The forecast showed an extra 20 million pounds of uranium production for 2018 … with no buyers. As you can imagine, the uranium price plummeted.
It hit its lowest price in October 2016 at $18.75 per pound. That touched a 13-year low price.
The downtrend began back in 2011. The uranium price peaked at $72.50 per pound in January 2011. It fell steadily since then, down a total of 74%.
This is a shocking result for an energy source that many embraced as a “green” rescue from hydrocarbons just a few years ago. Nuclear power creates safe, carbon-free energy.
The problem is, it can cause huge disasters. That’s what we discovered when the Fukushima disaster struck Japan.
The Demise of Nuclear Power
An earthquake and tsunami damaged the Fukushima Daiichi nuclear power plant in March 2011. The earthquake damaged a reactor. Then the tsunami inundated the area, destroying vital backup generators.
Without the backup power, cooling water couldn’t get into the plant. That caused a runaway reaction, a meltdown — the greatest fear for all nuclear power plant operators.
A series of human errors compounded the damage. The operator, Tokyo Electric Power Company, was completely unprepared for the situation.
The result killed the nuclear power industry.
Fukushima turned the world against nuclear power. Germany shut down all its reactors in response. Demand for uranium fell, and the uranium price collapsed.

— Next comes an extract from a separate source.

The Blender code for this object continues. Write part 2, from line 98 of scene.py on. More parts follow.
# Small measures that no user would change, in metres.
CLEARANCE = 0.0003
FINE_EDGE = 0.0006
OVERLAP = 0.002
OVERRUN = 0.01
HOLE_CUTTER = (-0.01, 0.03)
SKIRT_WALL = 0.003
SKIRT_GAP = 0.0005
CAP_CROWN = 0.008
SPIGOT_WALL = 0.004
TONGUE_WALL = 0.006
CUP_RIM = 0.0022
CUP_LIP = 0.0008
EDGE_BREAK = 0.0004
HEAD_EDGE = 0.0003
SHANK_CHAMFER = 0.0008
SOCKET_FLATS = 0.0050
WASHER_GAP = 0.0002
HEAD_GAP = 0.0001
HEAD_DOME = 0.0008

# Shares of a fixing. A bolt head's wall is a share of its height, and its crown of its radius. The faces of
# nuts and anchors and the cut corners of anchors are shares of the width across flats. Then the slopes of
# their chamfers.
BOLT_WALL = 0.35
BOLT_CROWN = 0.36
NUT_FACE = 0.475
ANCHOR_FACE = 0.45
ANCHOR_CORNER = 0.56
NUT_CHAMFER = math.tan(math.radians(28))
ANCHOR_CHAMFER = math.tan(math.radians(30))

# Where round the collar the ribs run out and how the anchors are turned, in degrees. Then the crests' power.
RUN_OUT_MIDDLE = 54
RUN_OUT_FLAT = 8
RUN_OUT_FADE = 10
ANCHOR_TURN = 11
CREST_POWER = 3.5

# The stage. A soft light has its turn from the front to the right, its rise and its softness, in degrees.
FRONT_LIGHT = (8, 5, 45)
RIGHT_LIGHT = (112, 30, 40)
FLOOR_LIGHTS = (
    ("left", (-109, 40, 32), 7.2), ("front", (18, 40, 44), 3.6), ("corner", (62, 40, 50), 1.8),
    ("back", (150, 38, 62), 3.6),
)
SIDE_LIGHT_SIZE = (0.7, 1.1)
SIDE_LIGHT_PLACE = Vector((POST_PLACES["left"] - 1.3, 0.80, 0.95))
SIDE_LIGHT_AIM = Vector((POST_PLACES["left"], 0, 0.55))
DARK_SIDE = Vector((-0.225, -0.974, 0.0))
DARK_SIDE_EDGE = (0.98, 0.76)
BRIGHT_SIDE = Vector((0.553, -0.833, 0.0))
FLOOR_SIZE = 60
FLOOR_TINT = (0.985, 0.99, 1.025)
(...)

This finally led major uranium producer Cameco Corp. (NYSE: CCJ) to cut production in early November 2017. The company’s earnings fell and fell. It struggled to maintain profitability. It finally announced that it would suspend operations at its flagship McArthur River mine for 10 months.

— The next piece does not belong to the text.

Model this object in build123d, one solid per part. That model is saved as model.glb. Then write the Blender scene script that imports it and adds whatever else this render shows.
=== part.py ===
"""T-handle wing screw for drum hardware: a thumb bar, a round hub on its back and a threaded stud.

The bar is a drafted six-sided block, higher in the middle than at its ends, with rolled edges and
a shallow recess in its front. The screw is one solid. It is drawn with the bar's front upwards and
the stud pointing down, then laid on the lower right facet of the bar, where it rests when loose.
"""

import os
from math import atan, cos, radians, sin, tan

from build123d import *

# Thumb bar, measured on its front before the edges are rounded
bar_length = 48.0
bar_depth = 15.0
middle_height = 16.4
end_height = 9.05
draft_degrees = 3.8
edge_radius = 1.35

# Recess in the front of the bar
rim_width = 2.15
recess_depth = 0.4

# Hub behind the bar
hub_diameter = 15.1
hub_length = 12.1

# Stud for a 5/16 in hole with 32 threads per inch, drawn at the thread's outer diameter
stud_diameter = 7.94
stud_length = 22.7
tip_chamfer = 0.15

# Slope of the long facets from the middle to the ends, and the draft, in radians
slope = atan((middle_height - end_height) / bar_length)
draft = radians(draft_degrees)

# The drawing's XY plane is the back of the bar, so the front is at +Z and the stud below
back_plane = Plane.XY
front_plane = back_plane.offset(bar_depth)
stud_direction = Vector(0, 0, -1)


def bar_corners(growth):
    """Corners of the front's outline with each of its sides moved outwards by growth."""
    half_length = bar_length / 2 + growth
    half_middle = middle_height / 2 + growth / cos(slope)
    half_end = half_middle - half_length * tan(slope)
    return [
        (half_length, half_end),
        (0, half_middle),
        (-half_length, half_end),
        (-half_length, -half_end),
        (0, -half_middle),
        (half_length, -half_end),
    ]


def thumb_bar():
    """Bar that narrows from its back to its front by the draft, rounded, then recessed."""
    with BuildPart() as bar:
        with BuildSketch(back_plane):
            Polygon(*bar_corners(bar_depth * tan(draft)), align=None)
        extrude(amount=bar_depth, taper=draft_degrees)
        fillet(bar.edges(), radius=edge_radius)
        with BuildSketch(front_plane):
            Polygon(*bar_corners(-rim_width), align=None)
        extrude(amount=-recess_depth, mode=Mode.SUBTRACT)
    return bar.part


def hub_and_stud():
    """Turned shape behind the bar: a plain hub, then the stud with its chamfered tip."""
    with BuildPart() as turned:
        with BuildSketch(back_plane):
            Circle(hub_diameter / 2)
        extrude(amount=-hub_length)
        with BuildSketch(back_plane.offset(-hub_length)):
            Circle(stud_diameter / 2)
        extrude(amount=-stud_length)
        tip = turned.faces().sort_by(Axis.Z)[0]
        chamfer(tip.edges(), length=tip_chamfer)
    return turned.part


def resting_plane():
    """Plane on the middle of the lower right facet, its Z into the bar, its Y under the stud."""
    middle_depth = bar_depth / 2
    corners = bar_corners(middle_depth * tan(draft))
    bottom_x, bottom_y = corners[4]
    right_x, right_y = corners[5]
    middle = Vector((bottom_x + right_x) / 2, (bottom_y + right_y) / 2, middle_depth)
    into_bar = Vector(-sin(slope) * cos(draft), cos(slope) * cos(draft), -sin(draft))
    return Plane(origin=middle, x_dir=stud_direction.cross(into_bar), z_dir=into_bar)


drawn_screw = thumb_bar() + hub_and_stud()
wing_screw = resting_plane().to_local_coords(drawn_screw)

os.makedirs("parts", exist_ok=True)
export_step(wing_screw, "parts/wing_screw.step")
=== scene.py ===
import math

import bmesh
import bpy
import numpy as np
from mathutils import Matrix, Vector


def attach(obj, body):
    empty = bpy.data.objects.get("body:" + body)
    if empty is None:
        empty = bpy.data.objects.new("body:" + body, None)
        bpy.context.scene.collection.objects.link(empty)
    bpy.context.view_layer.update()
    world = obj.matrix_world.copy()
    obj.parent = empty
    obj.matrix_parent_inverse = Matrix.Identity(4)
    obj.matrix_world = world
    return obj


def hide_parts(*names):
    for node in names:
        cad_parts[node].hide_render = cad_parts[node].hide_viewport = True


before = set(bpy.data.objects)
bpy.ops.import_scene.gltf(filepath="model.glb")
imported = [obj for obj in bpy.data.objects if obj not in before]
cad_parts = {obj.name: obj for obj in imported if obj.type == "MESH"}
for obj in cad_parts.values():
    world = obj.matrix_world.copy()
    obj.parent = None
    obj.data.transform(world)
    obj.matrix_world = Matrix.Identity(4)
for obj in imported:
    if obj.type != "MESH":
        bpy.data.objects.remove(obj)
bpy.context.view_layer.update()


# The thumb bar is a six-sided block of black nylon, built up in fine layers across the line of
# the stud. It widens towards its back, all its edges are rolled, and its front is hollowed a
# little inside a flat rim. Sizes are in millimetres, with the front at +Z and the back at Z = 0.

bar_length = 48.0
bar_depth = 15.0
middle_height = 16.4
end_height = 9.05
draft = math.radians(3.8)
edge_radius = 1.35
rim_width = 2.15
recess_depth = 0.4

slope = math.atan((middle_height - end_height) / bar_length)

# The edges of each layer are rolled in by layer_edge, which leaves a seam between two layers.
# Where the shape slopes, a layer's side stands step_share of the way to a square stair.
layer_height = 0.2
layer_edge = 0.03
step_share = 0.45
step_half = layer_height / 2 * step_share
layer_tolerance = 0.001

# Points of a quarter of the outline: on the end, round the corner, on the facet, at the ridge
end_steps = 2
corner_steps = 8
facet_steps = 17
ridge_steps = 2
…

Cameco’s decision cut the surplus to just 5 million pounds … and then the unthinkable happened: The world’s largest uranium producer followed suit. Kazakhstan’s state-owned uranium miner Kazatomprom cut production by 20% for the next three years.
The result could be a massive bull market in uranium.
The Uranium Price and A Windfall for Uranium Producers
Shares of Uranium Participation Corp. (Toronto: U), which hold physical uranium for investment, soared in response. As you can see from the chart below, shares are up 30% in just a month and a half.
Shares of uranium companies surged too. However, this is just the beginning. Analysts that cover the uranium sector believe these cuts could add $30 per pound to the price of uranium. That’s more than double the current spot price.
For uranium producers, this will be a windfall. Companies like Cameco and Ur-Energy Inc. (Toronto: URE) will see revenue and earnings rocket higher.
This appears to be great news for the uranium sector. It’s a story we’ll continue to watch in 2018.